Thanks again for suggestions, once the new drive is in place I will post back.

Norbert
I'm still thinking about a non-Adaptec controller, just to eliminate it.

Ever thought about theft?  Go give some IT guy a latte and, while he's not looking, steal a Mylex or some such...

Hopefully it's just two or three bad libs/drives - seems unlikely but sometimes that's the way it goes.
Mikelfritz,

I live in New Jersey, would you want to go for a coffee sometime?  

Joking aside that may be a good next step.  I haven't bought too many non Adaptec SCSI cards any recommendations?  The Mylex or LSI LSI20160 seems to be compareable to the Adaptec 29160.  Even a used one would probably work for my purposes.

Norbert
Where in Jersey? - I'm up in Sussex County - Lake Hopatcong area.  

I think Mylex got eaten by LSI.  so the 20160 maybe, anything that is LVD should be fine for a test.

Heare's one for under $100.00

http://www.cdw.com/shop/products/default.aspx?EDC=1002219
I'm in Fairfield, so about 30 minutes away.  Funny huh?
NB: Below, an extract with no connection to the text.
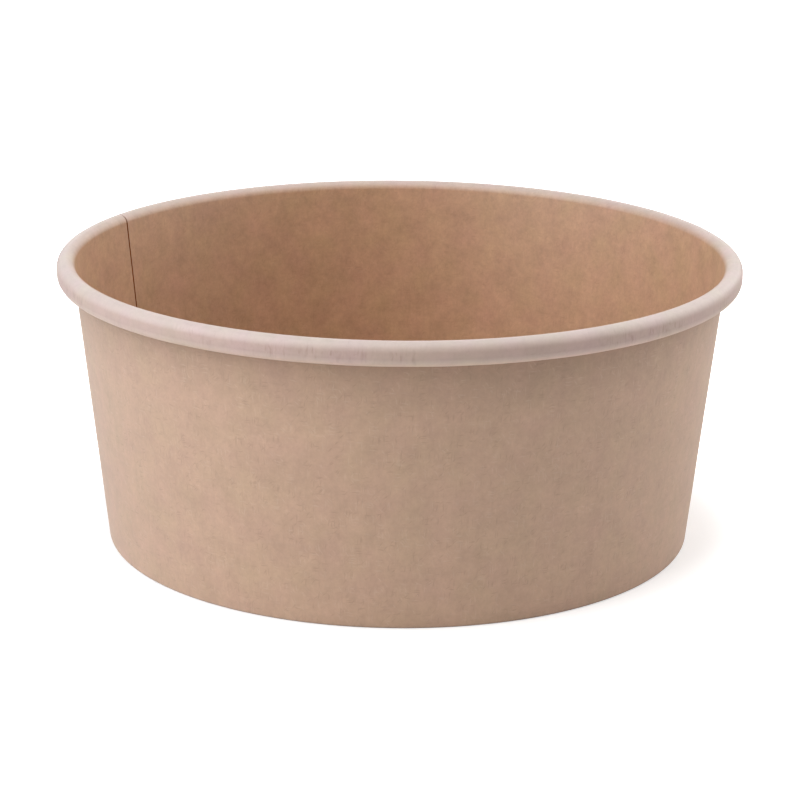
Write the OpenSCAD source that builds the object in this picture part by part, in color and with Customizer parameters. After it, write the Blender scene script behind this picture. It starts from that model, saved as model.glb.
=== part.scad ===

Ok, I might have to pick up one of those cards depending on how this new drive runs.  If it's typical of how it has behaved in the past it may run fine for a few weeks and then start up again with those errors.

Norbert
Well, if it runs fine for a few week and then starts giving you trouble I would suspect the 224 as the problem.
Well Exabyte shipped me a whole new library not just a drive.  Dropped it into production last night and was able to get a successful backup.  I'll keep my fingers crossed, and keep this ticket open for a week or so.  As I said above this is typical that it will run a while and then start flaking out.

Norbert
Going to assign the points to you as you did mention replacing the whole library even though they had done that before you were the closest answer.